Two months ago, Ryan urged the Cleveland Browns to look to hire Tressel for the professional football team's top coaching job. It's not certain that Tressel is interested in the Youngstown job. Tressel did not immediately respond Thursday evening to an email seeking comment. A spokesman for Ryan said he didn't know if Tressel was interested. 

Tressel resigned as Ohio State's coach in 2011 after a scandal in which up to dozens of athletes, throughout most of Tressel’s tenure, exchanged memorabilia for tattoos and cash. Before that, Tressel coached at Youngstown from 1986 to 2000, where he helped win four Division I-AA national football championships. His is also a significant donor to the university.

Tressel is currently a vice president at the University of Akron. While he remains beloved in the Youngstown area, a quick appointment could be met with resistance by Youngstown faculty members. For one thing, Tressel holds only a master's degree, which is likely to turn off some professors who prefer presidents with a Ph.D. A sudden appointment could also spook faculty.

“Anybody that is going to be considered for the presidency of YSU -- the faculty will not accept anybody who is anointed,” said Chet Cooper, chairman of the Youngstown State Academic Senate. “It is going to have be somebody who goes through a national search – be that anybody.”

Cooper said there would be a “real problem” if the university’s trustees are swayed to quickly pick a candidate. The president should work for the trustees, not a group of people from the community, Cooper said.
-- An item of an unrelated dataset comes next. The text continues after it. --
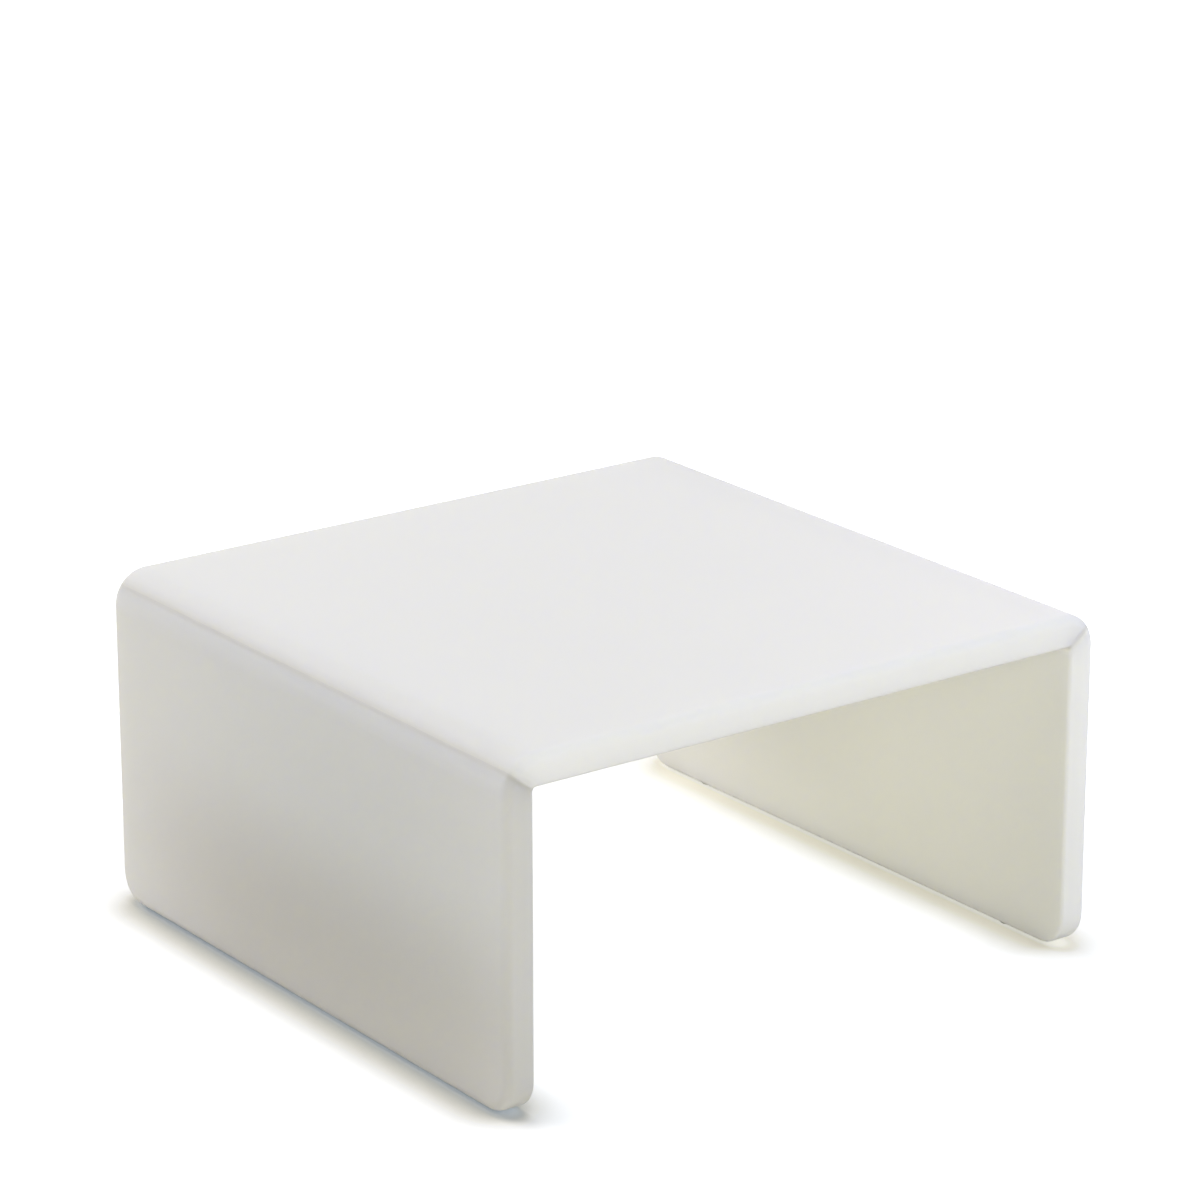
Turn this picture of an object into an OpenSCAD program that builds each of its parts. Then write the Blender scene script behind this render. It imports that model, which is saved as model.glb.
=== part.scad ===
// Buffet display riser: a flat top and two side panels cut from one thick sheet,
// mitred and bonded along the two upper corners, then rounded over on every edge.
// Millimetres. +Z is up and +X runs across the two side panels. The open ends face
// -Y (front) and +Y (rear). The origin is the centre of the base, on the table.

/* [Overall size] */
// Width over the outer faces of the two side panels
riser_w = 305; // [220:1:420]
// Depth from the front edges to the rear edges
riser_d = 292; // [180:1:420]
// Height from the table to the top face
riser_h = 152.5; // [90:0.5:240]

/* [Sheet] */
// Thickness of the sheet that the three panels are cut from
sheet_t = 14; // [12:0.5:20]
// Angle of each mitre above level, where 45 is half-way round the corner
mitre_angle = 37.5; // [35:0.5:50]
// Thickness of the cured adhesive in each mitre
bond_t = 0.3; // [0.2:0.05:0.6]

/* [Rounded edges] */
// Radius on the inside of the two mitred corners
corner_inner_r = 1.5; // [0.5:0.1:6]
// Radius along the outer edges
outer_edge_r = 4.2; // [1:0.1:5]
// Radius along the inner edges
inner_edge_r = 1.6; // [0.5:0.1:2.5]
// Radius of the lower corners of each side panel
lower_corner_r = 14; // [8:0.5:24]

/* [Foot pads] */
// Diameter of a foot pad
pad_d = 7.5; // [5:0.1:8]
// Thickness of a foot pad
pad_t = 2.2; // [1.8:0.1:4]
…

It is not clear what the Youngstown board will do. Earlier this week, Chairman Sudershan Garg said Dunn would stick around at most six months before he starts the Southern Illinois job, but the university can ask him to leave when it wants.

Garg also said in that interview that the university was likely to conduct a search using AGB Search, the headhunting firm that Youngstown used to find Dunn. That suggested a typical, national search, rather than an expedited one.

When he was hired last year, Dunn was a faculty favorite, Cooper said. But Dunn was poached from Youngstown State after mere months by Southern Illinois, where he was once a professor, and by the search firm R. William Funk & Associates. Critics questioned the behavior of both Funk and Dunn.

During his past presidency at Murray State University, in Kentucky, Dunn was constantly stepping out on the university in search of different jobs. While at Murray State, he was a finalist for presidencies at Missouri State University, Illinois State University and the University of Tennessee, and for the head of the Florida Department of Education.